During the month of June, the central bank released the guidelines for the new FX framework, surpassing consensus expectations. The much awaited guidelines included the adoption of a single FX market structure and the introduction of derivatives products. On the first trading day of the new interbank market, the central bank cleared $4.02 billion of pent-up demand accumulated over months at N280/$1. Subsequently, interbank rate tumbled from the pegged N197/$1 to over N280/$1.00.

As it stands, the CBN remains the major supplier of FX even in the new FX market structure as the inflow of foreign capital has not been as swift as expected amidst global & local macroeconomic challenges.

In the parallel market, the naira appreciated to a month high of N335/$1 after the announcement of the new FX framework.

However, Afrinvest argued that the continued exclusion of 41 items in the accessibility of FX at the interbank market ensured that the parallel market continued to thrive.

Consequently, the exchange rate appreciation witnessed in the parallel market relapsed as the naira fell to N345/$1 during the last week in June.

Also last month, the CBN launched the Naira settled over-the-counter (OTC) FX futures contract by creating $1 billion each of 1 to12 months contracts. Citi Bank Nigeria Limited executed the first Naira settled OTC FX Futures on the FMDQ OTC platform last week after buying $20 million worth of naira/dollar April 2017 at N210/$1. The interbank’s spot rate hovered between N281.23/$1 and N281.49/$1.

Whilst one-year forward quote rate closed at N317.82/$1 suggesting bearish sentiments in the medium term, one-year futures quote rate issued by the CBN closed bullish at N225.00/$1.  At the parallel market, the naira traded at N347/$1 last Monday, depreciated to N355.00/$1 by midweek and closed the week at N352.00/$1.

“In the second half of the year, we believe the FX market will be shaped by the depth of the new inter-bank market. Investors continue to watch market proceedings for liquidity. Whilst we hold the view that the interbank market will become fully functional when autonomous inflow sources (other than from the CBN) increase, we remain comfortable with the current arrangement,” the Afrinvest report stated.

Bond Market Review

During the month of June, activities in the bonds market were mixed but largely bearish.
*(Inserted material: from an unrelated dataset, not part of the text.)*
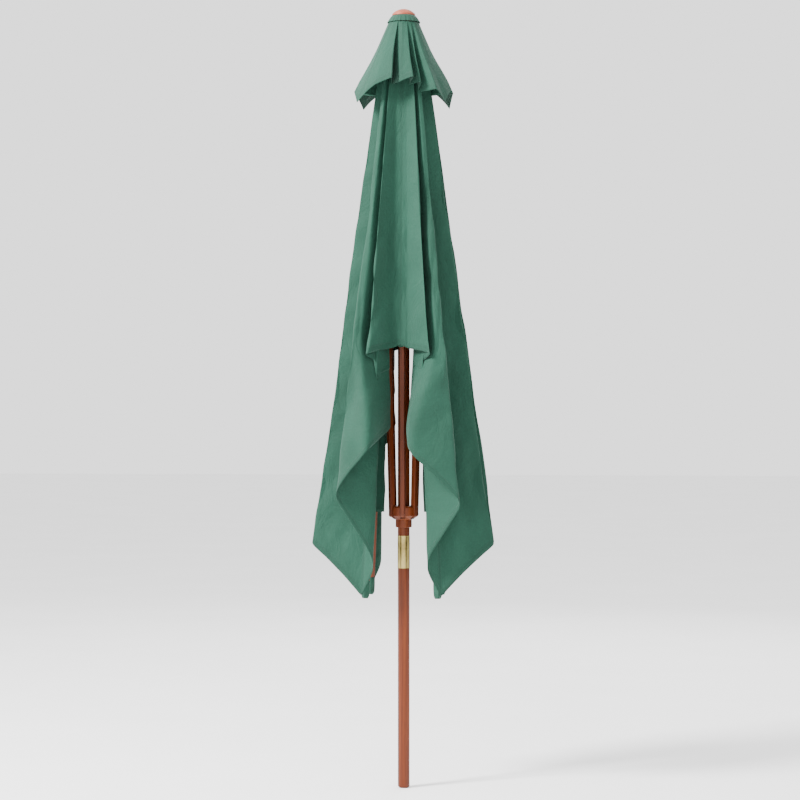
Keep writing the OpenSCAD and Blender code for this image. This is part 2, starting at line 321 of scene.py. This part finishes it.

The federal government through the Debt Management Office (DMO) borrowed a total of N112 billion via the sale of N22 billion, N40 billion and N50 billion of the FEB2020, JAN2026 and MAR2036 bonds respectively.

Average marginal rate at the auction cleared at 14.5 per cent, 90 basis points higher than the average rate at the May auction as investors priced in macroeconomic realities into their valuation of the offered instruments.

The Nigerian Sovereign Eurobonds also saw renewed buying interest as the announcement of FX market reforms stoked positive investor sentiment in the Nigerian Sovereign Eurobond instruments. By the second week in June, the Nigerian sovereign bonds year-to-date return had outperformed all the other sovereign bonds instruments in the sub-Saharan African region.

However, the decision by Fitch Ratings to downgrade Nigeria’s credit rating to B+ triggered a sell sentiment across the Nigerian sovereign bonds instruments. The bearish sentiment however lasted for a week as the impact of the FX reforms continued to strengthen investor sentiment.

Nonetheless, activities in the bonds market last week, according to Afrinvest was broadly bullish as average yield across benchmark bonds declined on all trading days amidst buying interest save for Tuesday when yields trended 0.1per cent northwards.

Average yield across benchmark bonds declined 0.1 per cent on Monday to close at 14.4per cent (from 14.5% on Friday) with increased activity observed on the FGN JAN2019 instrument. By midweek, average yield moderated three basis points from Tuesday’s closing levels to close at 14.4 per cent.

“The impact of the Fitch Ratings downgrade on investor sentiment towards Nigerian sovereign bonds was short-lived as renewed buy interest returned during the week. Consequently, yields dropped across the three Nigerian sovereign Eurobonds, with yields of the FGN 2023, FGN 2021 and FGN 2018 Eurobonds down 0.3 per cent, 0.3 per cent and 0.4 per cent, week-on-week respectively.

“We expect that yields in the local bonds market will continue to moderate in the week ahead as we anticipate more buying activities from PFAs and other institutional investors as they reposition their portfolios for second half 2016 though inflationary pressures remain a concern. We also expect the bullish sentiments in the Nigerian sovereign Eurobonds to persist this week as investors take advantage of attractive discount bonds within that space,” they added.